KUR’ÂN’DA GÜN VE ZAMAN KAVRAMI (2)

(...dünden devam)

Sadece bizim Güneş sistemimizdeki günler ve yıllar böyle farklı olduğuna göre ya bizim Güneş sistemimizden çok daha büyük sistemlerde, bizim gezegenlerimizden çok daha büyük gezegenlerde günün ve yılın ne kadar uzun bir zaman aldığı düşünülebilir. Belki de bizim hesabımızla milyonlarca yıl süren günlerin olduğu gezegenler vardır. İşte Allah katında bir günün bin yıl, hattâ elli bin yıl olduğu belirtilmektedir: Secde: 75/5), Hac: 88/47)

Altı günün anlamı:

“Evrenin yaratıldığı altı gün altı tavra (yani altı yaratılış evresine) işârettir. Zîrâ bu âyetlerdeki günün, bilinen gün olması mümkün değildir. Çünkü gün, Güneşin doğuşundan batışına kadar olan zaman birimidir. Gökler ve yer yaratılmadan önce Güneş ve Ay yok idi. Öyle ise kâinâtın yaratıldığı gün, bilinen Güneş günü değildir. Fakat gün ile bazen genel vakit de anlatılır. “Kralın oğlu doğduğu gün büyük şenlik yapılır” sözünde kasıt doğum zamanıdır, gün değildir. İşte bu âyetlerdeki gün ile de genel vakit kastedilmiştir.

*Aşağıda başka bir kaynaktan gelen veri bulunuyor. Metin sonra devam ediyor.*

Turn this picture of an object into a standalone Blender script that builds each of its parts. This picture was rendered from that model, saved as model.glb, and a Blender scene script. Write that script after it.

Gerçi Kur'ân da Tevrât'ın söylediklerini ayrıntıya girmeden ana hatlarıyla anlatır ama, zaman içerisinde yapılan tefsîr, şerh ve eklerle Tevrât’a girmiş olan birçok katmadan ve gerçek dışı yorumlardan ayıklayarak sırf vahiy olan kısmı anlatır. Bu konuda Kur'ân vahyi dışında hiçbir şeye güvenilemez. Çünkü evrenin yaratılışını insan ya vahy ile veya bilimle öğrenir. O zaman bilim henüz bu düzeyde değildi. Vahy de insanlara kanıt olmağa yetecek kadar bazı işâretler yapmıştır. Gerisini insanın araştırmasına, düşünmesine bırakmıştır. Vahy olmadıktan sonra bunları Peygamber de bilemez. Zaten o "Siz dünyânıza ilişkin şeyleri benden iyi bilirsiniz” buyurmuştur. Vahye dayanmayan bu tür Yahûdî kaynaklı ha­berlerle Kur'ân vahyini perdelemek ve vahye kuşku sokmak, hem vahye, hem vahyin tebliğcisine büyük haksızlık olur.